A tal fine, potrebbero fare pressioni per ottenere questo risultato al posto della restituzione da parte dell’Ucraina in bancarotta per l’uccisione accidentale dei due polacchi lo scorso novembre, in assenza della quale il PiS potrebbe minacciare un’escalation della guerra commerciale in corso. L’asso nella manica della Polonia è il controllo di quasi tutti gli accessi di terzi al Paese attraverso le sue vie di comunicazione stradali e ferroviarie, che nessun altro Stato dell’UE è in grado di eguagliare in termini di qualità o quantità, il che porta a ipotizzare che possa ostacolare anche i legami commerciali e di investimento con l’Ucraina fino alla risoluzione della controversia.

Questo sarebbe rilevante soprattutto per quanto riguarda la Germania, che sta facendo un grande gioco di potere in Ucraina a spese della Polonia, come è stato spiegato in precedenza in questa analisi qui.
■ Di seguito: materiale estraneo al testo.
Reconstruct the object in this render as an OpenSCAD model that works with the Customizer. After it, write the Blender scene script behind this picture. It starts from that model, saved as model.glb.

Tenendo conto di questa nuova sfida geostrategica, la Polonia potrebbe prendere seriamente in considerazione questo scenario per tenere sotto controllo la Germania e allo stesso tempo garantire la sua prevista “sfera di influenza” nell’Ucraina occidentale. Il ruolo ufficialmente dimostrato di Kiev nell’incidente di Przewodow fornisce il pretesto perfetto per raggiungere questi due obiettivi.

Anche se il PiS evitasse di sfruttare questa opportunità per qualsiasi motivo, magari a causa delle pressioni americane nel caso in cui Washington si preoccupasse che la disputa polacco-ucraina andasse fuori controllo, il partito probabilmente otterrebbe comunque qualche punto politico grazie alla sua ultima rivelazione. Il fatto è che i polacchi medi ora sanno che il regime di Zelensky ha le mani sporche del sangue dei loro due compatrioti, nonostante le sue smentite, e difficilmente gli perdoneranno di aver cercato di insabbiare la cosa.